You can see how I was doing it!
But you know what? I didn’t care. All I loved was that I was spinning the very first yardage of Windhaven Angora rabbit yarn and I just was in love with every thin, thick and lumpy bit of that 5 yards of yarn that I made. Jessy was busy trying to get a warp on her inkle loom but was intently watching as I struggled through the process.
I couldn’t believe it! We did it! It might not look like a lot, and yes, 5 yards is not very much, but it was our first yarn and we did it without having hardly a clue or really seeing anyone do it correctly. We learned all from books and the internet. I suppose we did see someone spinning and carding, but you know what I mean. No hand holding mentors to give us guidance!

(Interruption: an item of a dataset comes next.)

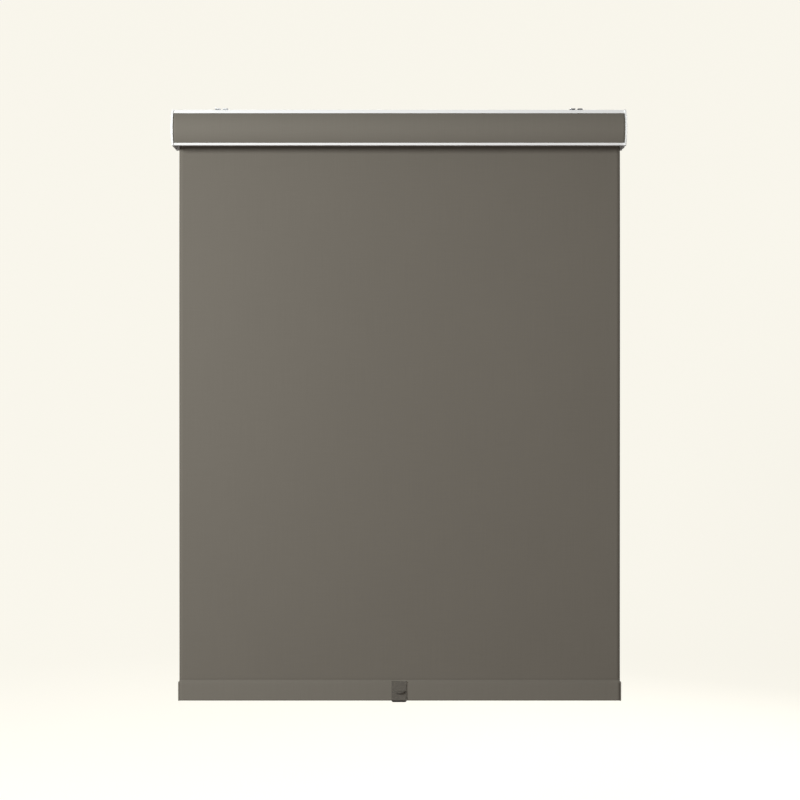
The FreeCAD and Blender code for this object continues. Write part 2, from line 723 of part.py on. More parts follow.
def shade_cloth():
    """The hanging cloth, from the back of the roll to the hem."""
    return block(CLOTH_X, (CLOTH_FRONT, CLOTH_FRONT + CLOTH), (HEM_TOP, AXIS[1]))


def rounded_bar(inset, corner, x):
    """Bar with the hem's outline, made smaller all round by an inset."""
    y = (HEM_Y[0] + inset, HEM_Y[1] - inset)
    z = (HEM_TOP - HEM_HEIGHT + inset, HEM_TOP - inset)
    bar = block(x, y, z)
    return bar.makeFillet(corner, edges_along_x(bar))


def hem_groove():
    """Centre of the hem bar's spline groove, as (y, z)."""
    return (HEM_Y[1] - SKIN - GROOVE_DEPTH, HEM_TOP - HEM_GROOVE_DROP)


def hem_bar():
    """Hollow aluminium bar with a spline groove in its back."""
    outer = rounded_bar(SKIN, HEM_CORNER - SKIN, CLOTH_X)
    hollow = rounded_bar(SKIN + HEM_WALL, HEM_WALL / 4, CLOTH_X)
    y, z = hem_groove()
    half = GROOVE_RADIUS + HEM_WALL
    back = HEM_Y[1] - SKIN
    rib = block(CLOTH_X, (y - half, back - HEM_WALL / 2), (z - half, z + half))
    bar = joined([outer.cut(hollow), rib])
    mouth = block(CLOTH_X, (y, back + 1), (z - GROOVE_MOUTH / 2, z + GROOVE_MOUTH / 2))
    return without(bar, [rod(GROOVE_RADIUS, CLOTH_X, (y, z)), mouth])


def hem_pocket():
    """Cloth wrapped round the hem bar."""
    outer = rounded_bar(0.0, HEM_CORNER, CLOTH_X)
    return outer.cut(rounded_bar(CLOTH, HEM_CORNER - CLOTH, CLOTH_X))


def hem_spline():
    """Round spline that holds the cloth's free edge in the hem bar."""
    return rod(GROOVE_RADIUS - SPLINE_GAP, CLOTH_X, hem_groove())


def hem_end_cap(side):
    """Moulded cap with chamfered corners and a plug that enters the bar."""
    inner = CLOTH_X[0] if side < 0 else CLOTH_X[1]
    outer = inner + side * HEM_CAP
    x = (min(inner, outer), max(inner, outer))
    y = (HEM_Y[0] - HEM_CAP_PROUD, HEM_Y[1] + HEM_CAP_PROUD)
    z = (HEM_TOP - HEM_HEIGHT - HEM_CAP_PROUD, HEM_TOP + HEM_CAP_PROUD)
    cap = block(x, y, z)
    cap = cap.makeChamfer(HEM_CAP_CHAMFER, edges_along_x(cap))
    cap = cap.makeFillet(HEM_CAP_EDGE, edges_at(cap, outer))
    inset = SKIN + HEM_WALL + SLIDING_GAP
    plug_end = inner - side * HEM_CAP_PLUG
    plug_x = (min(inner, plug_end), max(inner, plug_end))
    plug_top = hem_groove()[1] - GROOVE_RADIUS - HEM_WALL - FREE_GAP
    tongue = block(
        plug_x,
        (HEM_Y[0] + inset, HEM_Y[1] - inset),
        (HEM_TOP - HEM_HEIGHT + inset, plug_top),
    )
    return joined([cap, tongue])


def pull_handle():
    """Clip-on finger pull: plate, curved ledge, lip over the shoulder and hook underneath."""
    half = PULL_WIDTH / 2
    back = HEM_Y[0] - SKIN_GAP
    front = back - PULL_PLATE
    low = HEM_TOP - HEM_HEIGHT - SKIN_GAP
    high = HEM_TOP + SKIN_GAP
    top = high + PULL_LIP
    under = low - PULL_HOOK
    lip_end = CLOTH_FRONT - FREE_GAP
    hook = HEM_Y[1] + SKIN_GAP
    rear = hook + PULL_PLATE
    tip = low + PULL_HOOK_RISE
    steps = [
        (lip_end, top),
        *bend((lip_end, top), (front, top), (front, under), PULL_TOP_BEND),
        *bend((front, top), (front, under), (rear, under), PULL_LOW_BEND),
        *bend((front, under), (rear, under), (rear, tip), PULL_LOW_BEND),
        (rear, tip),
        (hook, tip),
        (hook, low),
        (back, low),
        (back, high),
        (lip_end, high),
    ]
    handle = joined([extruded(steps, (-half, half)), finger_ledge(front)])
    corners = []
    for side in (-1, 1):
        foot = Vector(side * half, front, under)
        inward = foot - Vector(side * PULL_CHAMFER, 0, 0)
        upward = foot + Vector(0, 0, PULL_CHAMFER)
        corner = Part.Face(Part.makePolygon([foot, inward, upward, foot]))
        corners.append(corner.extrude(Vector(0, rear - front, 0)))
    return without(handle, corners)


def finger_ledge(plate_front):
    """Half-moon ledge that sags in the middle and stands out from the handle's plate."""
    half = LEDGE_WIDTH / 2
    root = plate_front + PULL_PLATE / 2
    reach = LEDGE_REACH + PULL_PLATE / 2
    high = HEM_TOP - LEDGE_DROP
    low = high - LEDGE_SHEET
    points = [Vector(x, root, high - sag) for x, sag in ((-half, 0), (0, LEDGE_SAG), (half, 0))]
    upper = Part.Arc(*points).toShape()
    lower = upper.translated(Vector(0, 0, low - high))
    sides = [Part.makeLine(upper.Vertexes[i].Point, lower.Vertexes[i].Point) for i in (0, 1)]
    strip = Part.Face(Part.Wire([upper, sides[1], lower, sides[0]])).extrude(Vector(0, -reach, 0))
    radius = (half**2 + reach**2) / (2 * reach)
    centre = Vector(0, root - reach + radius, low - LEDGE_SAG - 1)
    return strip.common(Part.makeCylinder(radius, LEDGE_SAG + LEDGE_SHEET + 2, centre))


def main():
    """Write every sub-part to parts/NODE.step."""
    os.makedirs("parts", exist_ok=True)
    nodes = {
        "headrail": headrail(),
        "fascia": fascia(),
        "fascia_insert": fascia_insert(),
        "drive_bracket": drive_bracket(),
        "idle_bush": idle_bush(),
        "spring_shaft": spring_shaft(),
        "shaft_head": shaft_head(),
        "brake_spring": brake_spring(),
        "shaft_clip": shaft_clip(),
        "shade_cloth": shade_cloth(),
        "roller_tube": roller_tube(),
        "tube_crown": tube_crown(),
        "spring_anchor": spring_anchor(),
        "power_spring": power_spring(),
        "idle_plug": idle_plug(),
        "pin_spring": pin_spring(),
        "fabric_roll": fabric_roll(),
        "fabric_spline": fabric_spline(),
        "idle_pin": idle_pin(),
        "pin_retainer": pin_retainer(),
        "hem_bar": hem_bar(),
        "hem_pocket": hem_pocket(),
        "hem_spline": hem_spline(),
        "pull_handle": pull_handle(),
    }
    for word, side in (("left", -1), ("right", 1)):
        nodes["end_cap_" + word] = end_cap(side)
        nodes["end_cap_screws_" + word] = end_cap_screws(side)
        nodes["mounting_bracket_" + word] = mounting_bracket(side)
        nodes["hem_end_cap_" + word] = hem_end_cap(side)
    for name, shape in nodes.items():
        assert shape.isValid(), name
        shape.exportStep("parts/" + name + ".step")


main()
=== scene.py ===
"""Looks of a spring roller blind: blackout cloth, coated case, mouldings, plating and a studio."""

import json
import math

import bmesh
import bpy
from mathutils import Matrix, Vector, noise


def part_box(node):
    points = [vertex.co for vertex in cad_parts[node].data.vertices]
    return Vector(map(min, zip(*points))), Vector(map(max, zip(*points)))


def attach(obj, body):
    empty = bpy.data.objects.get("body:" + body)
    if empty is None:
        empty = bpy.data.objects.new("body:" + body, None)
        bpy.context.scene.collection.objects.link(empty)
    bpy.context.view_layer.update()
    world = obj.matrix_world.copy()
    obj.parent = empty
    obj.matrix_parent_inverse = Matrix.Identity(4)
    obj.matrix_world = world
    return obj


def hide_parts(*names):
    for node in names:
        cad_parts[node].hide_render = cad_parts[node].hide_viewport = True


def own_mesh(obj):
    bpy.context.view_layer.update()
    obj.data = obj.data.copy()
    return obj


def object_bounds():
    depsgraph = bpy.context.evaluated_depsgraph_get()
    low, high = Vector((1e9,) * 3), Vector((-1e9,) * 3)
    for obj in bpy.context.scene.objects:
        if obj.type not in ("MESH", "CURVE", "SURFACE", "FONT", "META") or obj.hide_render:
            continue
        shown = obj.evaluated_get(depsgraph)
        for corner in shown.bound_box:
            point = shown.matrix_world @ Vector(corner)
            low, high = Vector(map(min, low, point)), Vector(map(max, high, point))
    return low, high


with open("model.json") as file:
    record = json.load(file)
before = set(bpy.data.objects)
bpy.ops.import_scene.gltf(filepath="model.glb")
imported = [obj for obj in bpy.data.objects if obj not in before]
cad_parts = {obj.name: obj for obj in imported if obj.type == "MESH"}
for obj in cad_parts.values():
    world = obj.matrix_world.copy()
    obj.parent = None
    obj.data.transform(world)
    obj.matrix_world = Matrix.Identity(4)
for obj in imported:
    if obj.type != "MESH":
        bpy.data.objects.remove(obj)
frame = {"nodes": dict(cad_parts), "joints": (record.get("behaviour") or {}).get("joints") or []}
CAD_BOX = [list(corner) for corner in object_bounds()]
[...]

Now I am totally sure that we are not doing everything book-perfect and that there are going to be TONS of tricks and special ways to do things more effectively, or consistently, but the fact remains… it took us two hours to pick, card, spin and then crochet our first little bit of bunny yarn!!! And most people will agree, that Angora is one of the hardest fibers to spin properly. Most people mix Angora with sheep wool, or alpaca, something else. I would love to try sheep wool now, but I hate to consider shearing any off my babies right now, it’s much too cold for that. And their fiber is still a little short. You need nice 3 to 5 inch locks to really do nice yarn. I think I might order a bit of fleece online, there are lots of people selling it on eBay and such. I want to be much better at this by the time we have our OWN fleeces to work with!

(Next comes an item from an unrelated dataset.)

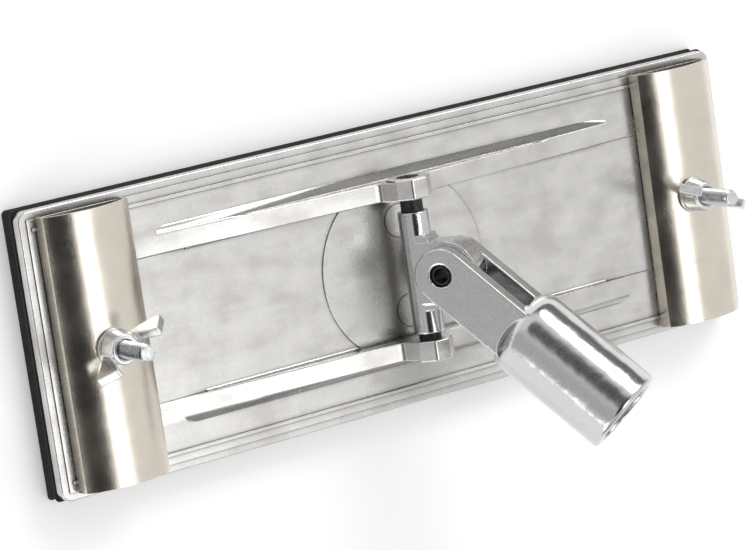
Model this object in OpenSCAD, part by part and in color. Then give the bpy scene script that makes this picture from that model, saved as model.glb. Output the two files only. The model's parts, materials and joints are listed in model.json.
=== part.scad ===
// Pole drywall sander head: a cast plate with a foam pad under it, two arched clamps that hold the
// sheet of abrasive, and a two-way swivel that ends in a threaded socket for a pole.
// Origin: centre of the foam pad's bottom face. +X along the plate, +Y across it, +Z up. Millimetres.

/* [Plate] */
// Length of the cast plate
plate_l = 235; // [225:1:250]
// Width of the cast plate
plate_w = 80; // [78:1:84]
// Thickness of the cast plate
plate_t = 3.6; // [3.2:0.1:5]
// Corner radius of the plate in plan
plate_corner = 3; // [1:0.5:6]
// Radius of the raised disc in the middle of the plate
disc_r = 27; // [22:0.5:32]

/* [Foam] */
// Thickness of the foam pad
foam_t = 5.2; // [4:0.1:10]
// How far the foam stands out past the plate, each side
foam_proud = 0.3; // [0:0.1:1]
// Thickness of the adhesive film between foam and plate
film_t = 0.3; // [0.2:0.1:0.6]

/* [Ribs and lugs] */
// Distance from the middle of the plate to the inner face of each rib
rib_y = 20.2; // [19.5:0.1:21]
// Width of the flat top of a rib
rib_w = 5.4; // [5:0.1:6]
// Distance from the middle to the low end of a rib
rib_end_x = 77; // [70:1:79]
// Height of a rib where it meets its lug
rib_h = 6.2; // [5:0.1:6.5]
// Width of a lug, across the plate
lug_w = 6; // [5.5:0.1:7]
// Size of the eight-sided lug, flat to flat
lug_flats = 11.8; // [11:0.1:12.6]
// Height of the swivel pin above the top of the plate
pivot_h = 9.3; // [9:0.1:10]

/* [Swivel] */
// Diameter of both spring pins
pin_d = 6.35; // [6:0.05:6.5]
// Outer diameter of the swivel block's barrel, and thickness of its tongue
barrel_d = 8.8; // [8.6:0.1:9.2]
// Length of the barrel
barrel_l = 35; // [33:0.5:36]
// How far the block sits to the -Y side between the lugs
block_shift = 1; // [-2:0.5:2]
// Distance between the swivel pin and the fork pin
pin_gap = 9.2; // [9:0.1:10]
// Radius of the tongue's round end
tongue_r = 8.65; // [8.2:0.05:9]
// Tilt of the block away from upright, towards +X
tilt = 36; // [-60:1:60]
// Swing of the handle away from the block's line, towards -Y
swing = 44.5; // [-60:0.5:60]

/* [Handle socket] */
// Outer diameter of the socket
socket_d = 25.4; // [24.5:0.1:27]
// Distance from the fork pin to the socket's mouth
socket_reach = 63.4; // [58:0.1:70]
// Distance from the fork pin to the socket's back
socket_back = 23.5; // [23:0.5:26]
// Width of each fork arm
arm_w = 15.4; // [14:0.1:16]
// Thickness of each fork arm
arm_t = 5; // [4:0.1:5.5]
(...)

I almost considered just keeping that lovely little first ball of yarn as yarn. But then I thought, I just can’t wait, I need to see how it works, how it crochets! So I decided to make something for Jessy, from her bunny’s wool!!!
Yes, Jessy is probably the only Angora rabbit owner that will have a hand spun, home grown iTouch pouch of her very own!!! I have to spin another 5 yards for the back side, but I think I will wait and blend some yard with sheep wool, so we can compare the two sides!!! Aw… how cool is that?
Of course, it does make a nice Colonial wig for Luna Kitty. Don’t you think?